I don't know how other authors handle this, but I sit down and write. 

I have about 65,000 words written about Natalie.  The first 10,000 were pretty one-dimensional.  She's angry. She wants something she can't have. She pissed at the world for all the injustices it holds.  Still cliché, right?

By the second 10,000 word, she began to develop other traits.  She isn't very attractive. She isn't ugly, exactly. She just doesn't look "girly." (And she never will!  Man, I hate how beauty and success always have to go together!!!  Not everybody is a supermodel and that's okay!) Anyway, Nat is often taken to be a boy. Guys will talk to her, but only to ask about her "cute" friend.  Do you know the type?

By the third 10,000 words, I found that she has to take care of her family, whom she loves, but she's being crushed by the responsibility.
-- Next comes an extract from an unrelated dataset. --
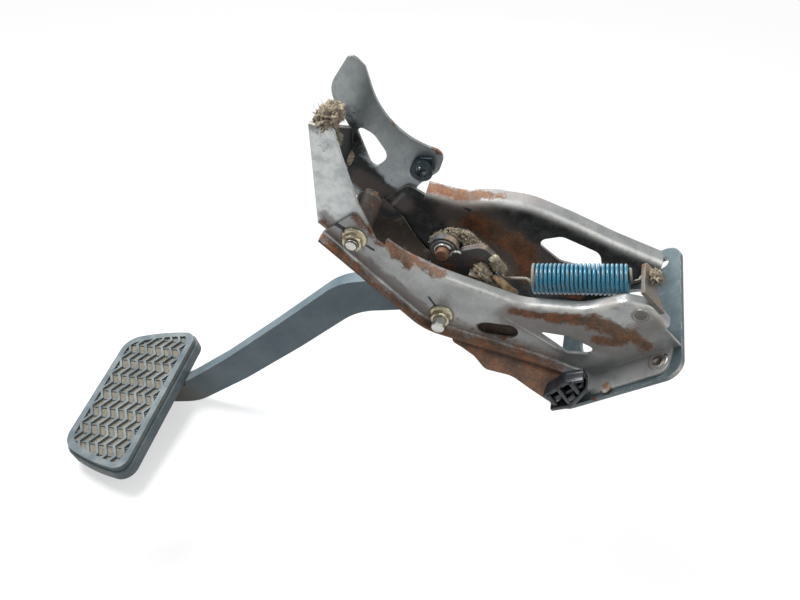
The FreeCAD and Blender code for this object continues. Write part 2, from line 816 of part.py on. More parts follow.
def make_arm():
    body = new_body("pedal_arm")
    side = sketch_in(body, "YZ_Plane", "ArmSide", -size("arm_thick") / 2)
    draw(side, arm_outline())
    pad(body, side, "ArmPad", "Sizes.arm_sideways + Sizes.arm_thick")
    bend_z = AXLE_Z - SIDE_BEND_DROP
    foot_z = AXLE_Z + ARM_LINE[-1][1] * size("pad_drop")
    lean = size("arm_sideways") / (bend_z - foot_z)
    half = size("arm_thick") / 2
    slant = half * math.sqrt(1 + lean * lean)
    top_z = AXLE_Z + size("arm_top_width") * 2
    low_z = foot_z - size("arm_foot_width") * 2
    shift = lean * (bend_z - low_z)
    far = size("arm_sideways") * 2
    right_side = sketch_in(body, "XZ_Plane", "ArmRightOutline", -AXLE_Y)
    draw(right_side, [
        (half, top_z, 0), (far, top_z, 0), (far + shift, low_z, 0),
        (shift + slant, low_z, 0), (half, bend_z, SIDE_BEND),
    ])
    pocket(body, right_side, "ArmRightCut")
    left_side = sketch_in(body, "XZ_Plane", "ArmLeftOutline", -AXLE_Y)
    draw(left_side, [
        (-half, top_z, 0), (-far, top_z, 0), (-far, low_z, 0),
        (shift - slant, low_z, 0), (-half, bend_z, SIDE_BEND),
    ])
    pocket(body, left_side, "ArmLeftCut")
    pad_back = size("pad_thick") + size("pad_plate_thick")
    tilt = math.radians(size("pad_tilt"))
    face_along = Vector(math.sin(tilt), math.cos(tilt), 0)
    rearward = Vector(-math.cos(tilt), math.sin(tilt), 0)
    middle = Vector(AXLE_Y - size("pad_back"), AXLE_Z - size("pad_drop"), 0) - rearward * pad_back
    trim = sketch_in(body, "YZ_Plane", "ArmFootTrim", -size("arm_thick"))
    half = size("pad_height") / 2
    corners = [middle - face_along * 2 * half, middle + face_along * half,
               middle + face_along * half + rearward * half,
               middle - face_along * 2 * half + rearward * half]
    draw(trim, [(spot.x, spot.y, 0) for spot in corners])
    pocket(body, trim, "ArmFootCut")
    boss_room = sketch_in(body, "YZ_Plane", "ArmBossRoom", -size("arm_thick"))
    draw_circle(boss_room, AXLE_Y, AXLE_Z, BOSS_OUTER)
    pocket(body, boss_room, "ArmBossCut", "Sizes.arm_thick * 3", reverse=True)
    nodes.append(body)
    return body


# Pad: steel plate and ribbed rubber cover, tilted to face the driver


def pad_placement():
    """The middle of the pad's face, its normal turned rearward and up."""
    turn = Rotation(Vector(1, 0, 0), 90 - size("pad_tilt"))
    middle = Vector(size("pad_sideways"), AXLE_Y - size("pad_back"), AXLE_Z - size("pad_drop"))
    return Placement(middle, turn)


def pad_corners(inset):
    """The pad's outline, its ends bulging, drawn in by an inset."""
    low = size("pad_low_length") / 2 - inset
    high = size("pad_high_length") / 2 - inset
    half = size("pad_height") / 2 - inset
    end = (low + high) / 2 + size("pad_bulge")
    end_radius = size("pad_end_radius")
    low_corner = size("pad_low_corner") - inset
    high_corner = size("pad_corner") - inset
    return [
        (-low, -half, low_corner), (low, -half, low_corner), (end, 0, end_radius),
        (high, half, high_corner), (-high, half, high_corner), (-end, 0, end_radius),
    ]


def prism(name, outlines, low, high):
    """A Part::Extrusion of closed outlines, from one height of the pad to another."""
    sketch = doc.addObject("Sketcher::SketchObject", name + "_outline")
    draw(sketch, *outlines)
    sketch.Placement = Placement(Vector(0, 0, low), Rotation())
    item = doc.addObject("Part::Extrusion", name)
    item.Base = sketch
    item.Dir = Vector(0, 0, 1)
    item.LengthFwd = high - low
    item.Solid = True
    return item


def zigzags():
    """The tread's ribs along the pad, each a zigzag band of even width."""
    pitch = size("tread_pitch")
    half_period = size("tread_period") / 2
    swing = size("tread_swing")
    lean = math.hypot(half_period, swing) / half_period
    half_rib = size("tread_rib") * lean / 2
    turns = math.ceil(size("pad_high_length") / 2 / half_period)
    across = math.ceil(size("pad_height") / 2 / pitch)
    bands = []
    for row in range(-across, across + 1):
        line = [
            (turn * half_period, row * pitch + (swing / 2 if turn % 2 else -swing / 2))
            for turn in range(-turns, turns + 1)
        ]
        upper = [(u, v + half_rib, 0) for u, v in line]
        lower = [(u, v - half_rib, 0) for u, v in line]
        bands.append(lower + upper[::-1])
    return bands


def sills():
    """The low bars that cross the tread's channels where these turn."""
    half_period = size("tread_period") / 2
    half_sill = size("tread_sill") / 2
    half = size("pad_height") / 2
    turns = math.ceil(size("pad_high_length") / 2 / half_period)
    return [
        [(turn * half_period - half_sill, -half, 0), (turn * half_period + half_sill, -half, 0),
         (turn * half_period + half_sill, half, 0), (turn * half_period - half_sill, half, 0)]
        for turn in range(-turns, turns + 1)
    ]


def make_pad():
    place = pad_placement()
    floor = -size("tread_depth")
    step = size("pad_step")
    border = size("tread_border")
    skirt = prism("pad_skirt", [pad_corners(0)], -size("pad_thick"), -size("pad_step_depth"))
    top = prism("pad_top", [pad_corners(step)], -size("pad_step_depth"), 0)
    block = fuse("pad_block", skirt, top)
    well = prism("tread_well", [pad_corners(border)], floor, step)
    tray = cut("pad_tray", block, well)
    ribs = fuse("tread_bars", prism("tread_ribs", zigzags(), floor, 0),
                prism("tread_sills", sills(), floor, floor + size("tread_sill_rise")))
    tread = doc.addObject("Part::Common", "tread")
    tread.Base = ribs
    tread.Tool = well
    cover = fuse("pad_cover", tray, tread)
    cover.Placement = place
    doc.recompute()
    nodes.append(cover)

    backing = new_body("pad_plate")
    outline = sketch_in(backing, "XY_Plane", "BackingOutline", -size("pad_thick"))
    draw(outline, pad_corners(size("pad_plate_inset")))
    pad(backing, outline, "BackingPad", "Sizes.pad_plate_thick", reverse=True)
    backing.Placement = place
    nodes.append(backing)


# Rear weld nut, spring and wiring clip


def make_weld_nut():
    wall = cylinder("rear_weld_nut_wall", "Sizes.weld_nut_radius", "Sizes.weld_nut_thick",
                    -OUTER, WELD_NUT_Y, WELD_NUT_Z)
    bore = cylinder("rear_weld_nut_bore", "Sizes.bolt_radius", "Sizes.weld_nut_thick",
                    -OUTER, WELD_NUT_Y, WELD_NUT_Z)
    nodes.append(cut("rear_weld_nut", wall, bore))


# Where the spring hooks the tongue, seen from the side
TONGUE_HOOK = (6, 38, 0)
GROOVE_FLOOR = 0.4


def spring_ends():
    """Where the spring hooks, on the tongue and in the tab."""
    [(rear_y, rear_z, _)] = from_axle([TONGUE_HOOK])
    rear = Vector(SPRING_X, rear_y, rear_z)
    front_y = AXLE_Y + TAB_START * GROWTH + size("tab_width") / 2
    return rear, Vector(SPRING_X, front_y, FRONT_TOP)


def ring_of_points(radius, height):
    """A regular polygon round the spring's axis."""
    count = int(size("spring_sides"))
    turns = [2 * math.pi * side / count for side in range(count)]
    return [Vector(radius * math.cos(turn), radius * math.sin(turn), height) for turn in turns]


def wall_between(lower, upper):
    """Flat faces that join two polygons corner by corner."""
    faces = []
    for side in range(len(lower)):
        after = (side + 1) % len(lower)
        quad = [lower[side], lower[after], upper[after], upper[side], lower[side]]
        faces.append(Part.Face(Part.makePolygon(quad)))
    return faces


def make_spring():
    rear, front = spring_ends()
    axis = (front - rear).normalize()
    coil_length = (front - rear).Length - size("rear_hook") - size("front_hook")
    wire = size("spring_wire") / 2
    mean = size("spring_radius") - wire
    turns = int(size("spring_turns"))
    pitch = coil_length / turns
    rings = [ring_of_points(mean, 0)]
    for turn in range(turns):
        rings.append(ring_of_points(mean + wire, (turn + 0.5) * pitch))
        rings.append(ring_of_points(mean, (turn + 1) * pitch))
    bore = [ring_of_points(mean - GROOVE_FLOOR, height) for height in (0, coil_length)]
    loop = rings + bore[::-1] + rings[:1]
    faces = []
    for lower, upper in zip(loop, loop[1:]):
        faces += wall_between(lower, upper)
    coil = Part.makeSolid(Part.makeShell(faces))
    if coil.Volume < 0:
        coil.reverse()
    turn = Rotation(Vector(0, 0, 1), axis)
    place = Placement(rear + axis * size("rear_hook"), turn)
    nodes.append(solid("return_spring", coil, place))


CLIP_STANDOFF = 12.0
CLIP = [(74, 22, 3), (91, 20, 3), (94, 34, 3), (80, 58, 4), (67, 61, 4), (66, 46, 4)]


def make_wiring_clip():
    body = new_body("wiring_clip")
    outline = sketch_in(body, "YZ_Plane", "ClipOutline", OUTER + CLIP_STANDOFF)
    draw(outline, from_axle(CLIP))
    pad(body, outline, "ClipPad", "Sizes.clip_length / 2")
    nodes.append(body)


make_mount_plate()
make_right_plate()
make_left_plate()
make_rear_bracket()
make_axles()
make_bush("pivot_bush_right", 1)
make_bush("pivot_bush_left", -1)
make_boss()
add_ear(make_lever("lever_plate_right", LEVER_X), LEVER_X)
make_lever("lever_plate_left", -LEVER_X - size("lever_sheet"))
make_tongue()
make_tab()
make_clevis()
make_arm()
make_pad()
make_weld_nut()
make_spring()
make_wiring_clip()

doc.recompute()
failed = [item.Name for item in doc.Objects if {"Invalid", "Error"} & set(item.State)]
if failed:
    raise ValueError("failed: %s" % failed)
os.makedirs("parts", exist_ok=True)
for item in nodes:
    shape = item.Shape
    if shape.isNull() or not shape.isValid():
        raise ValueError("%s has no valid shape" % item.Label)
    print(item.Label, len(shape.Solids), round(shape.Volume))
for item in nodes:
    item.Shape.exportStep("parts/%s.step" % item.Label)
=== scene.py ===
import json
import math
import random

import bmesh
import bpy
from mathutils import Matrix, Vector, noise


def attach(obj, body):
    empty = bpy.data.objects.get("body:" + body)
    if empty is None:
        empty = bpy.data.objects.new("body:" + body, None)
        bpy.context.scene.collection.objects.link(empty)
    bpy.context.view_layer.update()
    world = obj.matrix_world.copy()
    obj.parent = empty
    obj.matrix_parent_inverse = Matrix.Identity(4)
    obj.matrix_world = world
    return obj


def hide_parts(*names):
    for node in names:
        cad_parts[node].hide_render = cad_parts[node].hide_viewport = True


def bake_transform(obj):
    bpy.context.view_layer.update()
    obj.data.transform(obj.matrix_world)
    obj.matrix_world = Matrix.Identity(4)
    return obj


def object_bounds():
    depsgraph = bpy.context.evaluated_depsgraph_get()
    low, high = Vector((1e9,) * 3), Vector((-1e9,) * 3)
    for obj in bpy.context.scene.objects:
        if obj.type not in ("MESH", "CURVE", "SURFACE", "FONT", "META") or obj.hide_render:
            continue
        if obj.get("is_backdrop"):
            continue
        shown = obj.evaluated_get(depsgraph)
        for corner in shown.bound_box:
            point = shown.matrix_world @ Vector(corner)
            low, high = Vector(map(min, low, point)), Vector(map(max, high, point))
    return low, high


# A used brake pedal: stamped steel bracket, bent arm, ribbed rubber pad and blue return spring.
# Metres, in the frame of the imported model.

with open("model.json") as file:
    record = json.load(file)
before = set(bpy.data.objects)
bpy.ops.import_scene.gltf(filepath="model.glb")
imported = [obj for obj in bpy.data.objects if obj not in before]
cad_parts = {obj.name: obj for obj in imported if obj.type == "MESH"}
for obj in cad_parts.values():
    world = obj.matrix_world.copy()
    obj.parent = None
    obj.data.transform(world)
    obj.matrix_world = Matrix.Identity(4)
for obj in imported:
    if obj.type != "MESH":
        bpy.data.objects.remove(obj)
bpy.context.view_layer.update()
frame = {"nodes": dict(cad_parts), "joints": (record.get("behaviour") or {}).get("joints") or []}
nodes = frame["nodes"]
mm = 0.001

# The pedal's axle, from the joint. Most places are given from it.
axle = Vector(frame["joints"][0]["pos_m"])


def fromAxle(x, y, z):
    # millimetres: x from the middle, y towards the mount plate and z up
    return Vector((x * mm, axle.y + y * mm, axle.z + z * mm))


# Shader maths

class Wire:
    # One socket. Python's operators on it add the Math nodes.
    def __init__(self, coat, socket):
        self.coat = coat
        self.socket = socket

    def maths(self, operation, *values):
        return self.coat.node("ShaderNodeMath", {"operation": operation}, dict(enumerate(values)))

    def __add__(self, other):
        return self.maths("ADD", self, other)

    def __radd__(self, other):
        return self.maths("ADD", other, self)

    def __sub__(self, other):
        return self.maths("SUBTRACT", self, other)

    def __rsub__(self, other):
        return self.maths("SUBTRACT", other, self)

    def __mul__(self, other):
        return self.maths("MULTIPLY", self, other)

    def atLeast(self, other):
        return self.maths("MAXIMUM", self, other)

    def atMost(self, other):
        return self.maths("MINIMUM", self, other)

    def clamped(self):
        return self.atLeast(0.0).atMost(1.0)


edgeRadius = 0.7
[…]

She hates her life, yet she feels guilty for hating it, because she know it could be so much worse. She know what she needs to do, but ... damn ... she wishes she didn't have to. She wants so much more, but doesn't know what.  She believes in rules, but finds that she has to break them in order to provide for her brothers and sisters.  Still a bit cliché, but a little fuller.

And so forth. 

I think too many writers won't start writing until they have "everything figured out."   As a result, they never really get past the first page.   I tend to write to figure things out.   I just throw words on a page and see what happens.  Who is this character?  What does she want? How does she stand out in a crowd?  Or does she?  If she could have three wishes, what would she wish for?  She finds a pile of money in the road, what does she do?  What is her guiding philosophy ... and when is she willing to break it?

It's a process.  A slow process, but a process nonetheless.

Speaking of which, Nat is knocking on my head.   Better go write about her.